◆ Given request
In the listing below, find the line with "washer_thickness: float = 3.0", then repeat exactly every line from the top through that one.

-- begin Source data --

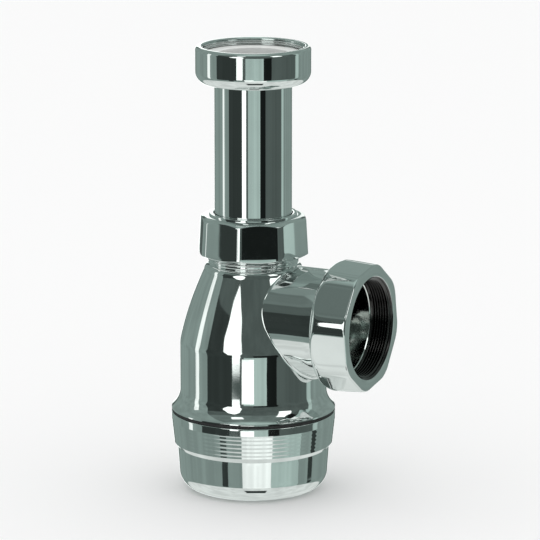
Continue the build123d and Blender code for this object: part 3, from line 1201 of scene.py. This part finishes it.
@dataclass
class CouplingNut:
    """The round nut that takes the basin waste, and its washer."""

    outer_r: float = 23.85
    bottom_z: float = 171.1
    top_z: float = 186.6
    low_rounding: float = 5.0
    top_rounding: float = 1.9
    floor: float = 3.18
    bore_r: float = 16.35
    relief_r: float = 21.35
    thread_r: float = 20.95
    thread_length: float = 2.6
    chamfer: float = 0.5
    washer_bore_r: float = 15.0
    washer_r: float = 20.7
    washer_low_z: float = 180.45
    washer_thickness: float = 3.0

    def foot_z(self) -> float:
        """Give the height of the thread's foot."""
        return self.top_z - self.chamfer - self.thread_length

    def section(self) -> Outline:
        """Draw the nut's section."""
        outline = Outline(self.bore_r, self.bottom_z)
        outline.to(self.outer_r - self.low_rounding, self.bottom_z, 2)
        outline.leaving((1, 0), (self.outer_r, self.bottom_z + self.low_rounding), 22)
        outline.to(self.outer_r, self.top_z, 6)
        outline.to(self.thread_r + self.chamfer, self.top_z)
        outline.to(self.thread_r, self.top_z - self.chamfer)
        outline.to(self.relief_r, self.top_z - self.chamfer - 0.05)
        outline.to(self.relief_r, self.foot_z()).to(self.relief_r, self.bottom_z + self.floor, 3)
        outline.to(self.bore_r, self.bottom_z + self.floor)
        outline.soften((self.bore_r, self.bottom_z + self.floor), 0.3, 3)
        outline.soften((self.outer_r, self.top_z), self.top_rounding, 12)
        outline.soften((self.thread_r + self.chamfer, self.top_z), 0.25, 4)
        return outline

    def washer_section(self) -> Outline:
        """Draw the washer's section."""
        high_z = self.washer_low_z + self.washer_thickness
        outline = Outline(self.washer_bore_r, self.washer_low_z)
        outline.to(self.washer_r, self.washer_low_z).to(self.washer_r, high_z)
        outline.to(self.washer_bore_r, high_z)
        outline.soften((self.washer_r, high_z), 0.5)
        outline.soften((self.washer_bore_r, high_z), 0.5)
        return outline

    def build(self, finishes: Finishes, threads: ThreadTree) -> None:
        """Make the nut, its thread and the washer."""
        nut = turn_section("waste_nut", self.section(), 256)
        hand_over(nut, "coupling_nut", finishes.turned, "coupling_nut")
        inner = Thread(
            self.thread_r + 0.3,
            self.thread_r - 0.5,
            self.thread_length,
            SHOWN_PITCH,
            (0, 0, self.foot_z() - 0.1),
            Facing.INWARD,
            run_out=0.2,
            steps_round=241,
            steps_along=81,
        )
        thread = join_threads(
            "waste_nut_thread", [threads.cut(inner, finishes.turned)], [finishes.turned]
        )
        hand_over(thread, "coupling_nut")
        washer = turn_section("waste_washer", self.washer_section(), 192)
        hand_over(washer, "washer", finishes.nylon, "inlet_washer")


def dress_node(node: str, finish: bpy.types.Material) -> None:
    """Give a CAD node that stays its finish."""
    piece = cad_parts[node]
    piece.data.materials.clear()
    piece.data.materials.append(finish)
    LOG.info("%s: kept from the CAD", node)


class Shade(Enum):
    """The plain greys that the studio's cards come in, as shares of white."""

    BLACK = 0.01
    DARK = 0.035
    DIM = 0.09
    DULL = 0.15
    GREY = 0.25
    PALE = 0.45
    BRIGHT = 0.65
    WHITE = 0.9
    LAMP = 1.3


@dataclass(frozen=True)
class Card:
    """A plain card, flag or lamp, by its bearings from the camera and its heights."""

    name: str
    left_deg: float
    right_deg: float
    low_deg: float
    high_deg: float
    shade: Shade
    edge_deg: float = 1.0


@dataclass(frozen=True)
class Softbox:
    """The tall lamp left of the camera, which narrows to a point at its top, in degrees."""

    middle: float = -31.5
    half_width: float = 16.5
    tip: float = 31.8
    shoulder: float = 13.0
    foot: Point = (-1.2, -0.4)
    foot_width: float = 0.66
    full_width: Point = (-1.0, 8.0)
    edge: Point = (-0.5, 1.2)

    def glow(self, bench: Bench, bearing_deg: object, height: object) -> bpy.types.NodeSocket:
        """Find how much of the lamp is seen in a direction.

        Args:
            bench: The world's nodes.
            bearing_deg: Socket of the bearing, in degrees.
            height: Socket of the height above the horizon, in degrees.

        Returns:
            Socket of the lamp's share, from 0 to 1.
        """
        below_tip = bench.math("SUBTRACT", self.tip, height)
        below_tip = bench.math("DIVIDE", below_tip, self.tip - self.shoulder, clamp=True)
        width = bench.math("MULTIPLY", bench.math("POWER", below_tip, 0.5), self.half_width)
        low = bench.span(height, *self.full_width, self.foot_width, 1.0)
        width = bench.math("MULTIPLY", width, low)
        off_middle = bench.math("ABSOLUTE", bench.math("SUBTRACT", bearing_deg, self.middle))
        glow = bench.span(bench.math("SUBTRACT", width, off_middle), *self.edge)
        return bench.math("MULTIPLY", glow, bench.span(height, *self.foot))


@dataclass(frozen=True)
class Studio:
    """The camera, the pale floor and the soft surroundings."""

    azimuth_deg: float = 26.3
    elevation_deg: float = 12.4
    distance: float = 1650.0
    look_right: float = 6.9
    look_height: float = 92.41
    lens: float = 265.44
    brightness: float = 1.22
    table_near_deg: float = -28.4
    drift_scale: float = 3.0
    drift_deg: float = 14.0
    cloud_scale: float = 5.0
    cloud_shades: Point = (0.88, 1.08)
    cool_cast: Colour = (0.78, 1.0, 0.93)
    clean_cast: Colour = (0.94, 1.0, 0.97)
    ceiling_deg: Point = (66.0, 76.0)
    floor_light: float = 1.06

    def camera(self) -> None:
        """Set the camera at the photograph's angle."""
        turn, tilt = math.radians(self.azimuth_deg), math.radians(self.elevation_deg)
        right = Vector((math.cos(turn), math.sin(turn), 0))
        back = Vector(
            (math.sin(turn) * math.cos(tilt), -math.cos(turn) * math.cos(tilt), math.sin(tilt))
        )
        look = right * self.look_right + Vector((0, 0, self.look_height))
        data = bpy.data.cameras.new("studio_camera")
        data.sensor_width = 36.0
        data.lens = self.lens
        data.clip_start, data.clip_end = 0.1, 20.0
        camera = bpy.data.objects.new("studio_camera", data)
        camera.location = (look + back * self.distance) * MM
        camera.rotation_mode = "QUATERNION"
        camera.rotation_quaternion = (-back).to_track_quat("-Z", "Y")
        bpy.context.scene.collection.objects.link(camera)
        bpy.context.scene.camera = camera

    def floor(self) -> None:
        """Lay the pale floor, which polished metal doesn't mirror."""
        mesh = bpy.data.meshes.new("floor")
        half, level = 6.0, -0.0001
        corners = [(-half, -half), (half, -half), (half, half), (-half, half)]
        mesh.from_pydata([(x, y, level) for x, y in corners], [], [(0, 1, 2, 3)])
        material = bpy.data.materials.new("pale_floor")
        material.use_nodes = True
        shader = material.node_tree.nodes["Principled BSDF"]
        shader.inputs["Base Color"].default_value = (0.93, 0.93, 0.93, 1)
        shader.inputs["Roughness"].default_value = 0.9
        mesh.materials.append(material)
        plane = bpy.data.objects.new("floor", mesh)
        plane.visible_glossy = False
        bpy.context.scene.collection.objects.link(plane)

    def cards(self) -> tuple[Card, ...]:
        """List the cards, flags and lamps, each in front of those before it."""
        return (
            Card("lit table", -17, 30, -28.4, -17.5, Shade.WHITE),
            Card("table right", 30, 77, -28.4, -17.5, Shade.PALE),
            # painted shade: dark strips stand in for the shade along the table's edges at left and right
            Card("shaded table edge left", -50, -40, -25.5, -17.5, Shade.DARK),
            Card("shaded table edge right", 93, 103, -26.0, -19.5, Shade.DARK),
            # painted shadow: a dark card low in front stands in for the shadow on the table before the
            # trap
            Card("painted table shadow", -18, 26, -60.0, -44.0, Shade.DARK, 3.0),
            Card("high wall", -77, 70, 30.0, 66.0, Shade.DULL, 4.0),
            Card("dim room", -77, 92, -17.5, 37.0, Shade.DIM, 2.0),
            Card("left wall", -77, -34, -17.5, 22.0, Shade.DARK),
            Card("far table", -15, 21, -17.5, -7.4, Shade.PALE),
            Card("table lamp", -18, 1, -17.5, -12.7, Shade.LAMP),
            Card("black flag", 21, 37, -17.5, -1.0, Shade.BLACK),
            Card("flag arm", 1, 39, -7.4, -1.0, Shade.BLACK),
            Card("softbox foot", -33, -21, -13.8, -1.0, Shade.LAMP, 0.6),
            Card("left strip", -103, -95, -17.5, 22.0, Shade.WHITE),
            Card("right strip", 93, 102, -17.5, 22.0, Shade.PALE),
            Card("high lamp right", 40, 60, 20.0, 44.0, Shade.LAMP, 2.5),
            Card("high lamp left", -43, -20, 45.0, 54.0, Shade.LAMP, 2.5),
            Card("rear lamp", -179, -170, -26.0, 21.0, Shade.LAMP),
            Card("rear flag left", -168, -162, -26.0, 21.0, Shade.DIM),
            Card("rear flag right", 162, 169, -26.0, 21.0, Shade.DIM),
            Card("rear reflector", 171, 179, -26.0, 21.0, Shade.WHITE),
        )

    def colour(self, shade: Shade) -> Colour:
        """Give a shade's colour: the greys take the room's cool cast, and bright cards stay clean."""
        bright = shade in (Shade.BRIGHT, Shade.WHITE, Shade.LAMP)
        red, green, blue = self.clean_cast if bright else self.cool_cast
        return (shade.value * red, shade.value * green, shade.value * blue)

    def pin(
        self, bench: Bench, seen: object, bearing_deg: object, height: object, card: Card
    ) -> object:
        """Stand one card in front of what is seen so far.

        Args:
            bench: The world's nodes.
            seen: Socket or colour of what is seen so far.
            bearing_deg: Socket of the bearing, in degrees.
            height: Socket of the height above the horizon, in degrees.
            card: The card.

        Returns:
            Socket of the colour seen with the card in place.
        """
        edge = card.edge_deg / 2
        cover = bench.span(bearing_deg, card.left_deg - edge, card.left_deg + edge)
        sides = (
            bench.span(bearing_deg, card.right_deg - edge, card.right_deg + edge, 1.0, 0.0),
            bench.span(height, card.low_deg - edge, card.low_deg + edge),
            bench.span(height, card.high_deg - edge, card.high_deg + edge, 1.0, 0.0),
        )
        for side in sides:
            cover = bench.math("MULTIPLY", cover, side)
        mixed = bench.mix(cover, seen, self.colour(card.shade))
        mixed.node.label = card.name
        return mixed

    def surroundings(self) -> None:
        """Lay out what polished metal sees in each direction, and even light for the rest."""
        world = bpy.data.worlds.new("studio_surroundings")
        bpy.context.scene.world = world
        world.use_nodes = True
        world.node_tree.nodes.clear()
        bench = Bench(world.node_tree)
        turn = math.radians(self.azimuth_deg)
        direction = bench.add("ShaderNodeTexCoord").outputs["Generated"]
        view = bench.add("ShaderNodeSeparateXYZ")
        bench.feed(view.inputs[0], direction)
        x, y, z = view.outputs
        rightward = bench.math(
            "MULTIPLY_ADD", y, math.sin(turn), bench.math("MULTIPLY", x, math.cos(turn))
        )
        nearward = bench.math(
            "MULTIPLY_ADD", y, -math.cos(turn), bench.math("MULTIPLY", x, math.sin(turn))
        )
        bearing_deg = bench.math("DEGREES", bench.math("ARCTAN2", rightward, nearward))
        height = bench.math("DEGREES", bench.math("ARCSINE", z))

        # cards hang a little crooked, so their edges wander as the height changes
        drift = bench.noise(direction, self.drift_scale, 1.0)
        sway = bench.math("SUBTRACT", drift, 0.5)
        off_level = bench.math("ABSOLUTE", bench.math("ADD", height, self.elevation_deg))
        sway = bench.math("MULTIPLY", sway, bench.span(off_level, 1.0, 12.0, 0.0, self.drift_deg))
        bearing_deg = bench.math("ADD", bearing_deg, sway)

        near = self.table_near_deg
        seen = bench.mix(
            bench.span(height, near - 1.0, near + 1.0),
            self.colour(Shade.BRIGHT),
            self.colour(Shade.GREY),
        )
        overhead = bench.span(height, *self.ceiling_deg)
        seen = bench.mix(overhead, seen, self.colour(Shade.PALE))
        for card in self.cards():
            seen = self.pin(bench, seen, bearing_deg, height, card)

        cloud = bench.noise(direction, self.cloud_scale, 2.0)
        clouded = bench.add("ShaderNodeMix", data_type="RGBA", blend_type="MULTIPLY")
        clouded.inputs["Factor"].default_value = 1.0
        tints = [socket for socket in clouded.inputs if socket.type == "RGBA"]
        bench.feed(tints[0], seen)
        bench.feed(tints[1], bench.span(cloud, 0.32, 0.68, *self.cloud_shades))
        seen = next(socket for socket in clouded.outputs if socket.type == "RGBA")
        glow = Softbox().glow(bench, bearing_deg, height)
        seen = bench.mix(glow, seen, self.colour(Shade.LAMP))

        mirrored = bench.add("ShaderNodeBackground")
        bench.feed(mirrored.inputs["Color"], seen)
        mirrored.inputs["Strength"].default_value = self.brightness
        plain = bench.add("ShaderNodeBackground")
        plain.inputs["Color"].default_value = (1, 1, 1, 1)
        plain.inputs["Strength"].default_value = self.floor_light
        path = bench.add("ShaderNodeLightPath")
        choice = bench.add("ShaderNodeMixShader")
        bench.feed(choice.inputs[0], path.outputs["Is Glossy Ray"])
        bench.feed(choice.inputs[1], plain.outputs[0])
        bench.feed(choice.inputs[2], mirrored.outputs[0])
        bench.feed(bench.add("ShaderNodeOutputWorld").inputs["Surface"], choice.outputs[0])

    def build(self) -> None:
        """Set up the studio."""
        bpy.context.scene.view_settings.view_transform = "Standard"
        self.camera()
        self.floor()
        self.surroundings()


def main() -> None:
    """Build the studio and then each sub-assembly, from the bowl up."""
    logging.basicConfig(level=logging.INFO, format="%(name)s %(message)s")
    Studio().build()
    finishes = Finishes.build()
    threads = ThreadTree()
    Bowl().build(finishes, threads)
    TrapBody().build(finishes, threads)
    DipTube().build(finishes)
    CompressionNut().build(finishes)
    InletTube().build(finishes)
    CouplingNut().build(finishes, threads)


if __name__ == "__main__":
    main()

-- end Source data --

◆ Answer to this problem
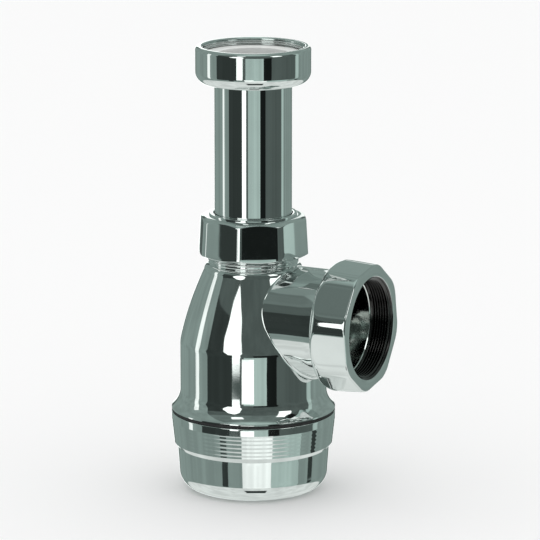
Continue the build123d and Blender code for this object: part 3, from line 1201 of scene.py. This part finishes it.
@dataclass
class CouplingNut:
    """The round nut that takes the basin waste, and its washer."""

    outer_r: float = 23.85
    bottom_z: float = 171.1
    top_z: float = 186.6
    low_rounding: float = 5.0
    top_rounding: float = 1.9
    floor: float = 3.18
    bore_r: float = 16.35
    relief_r: float = 21.35
    thread_r: float = 20.95
    thread_length: float = 2.6
    chamfer: float = 0.5
    washer_bore_r: float = 15.0
    washer_r: float = 20.7
    washer_low_z: float = 180.45
    washer_thickness: float = 3.0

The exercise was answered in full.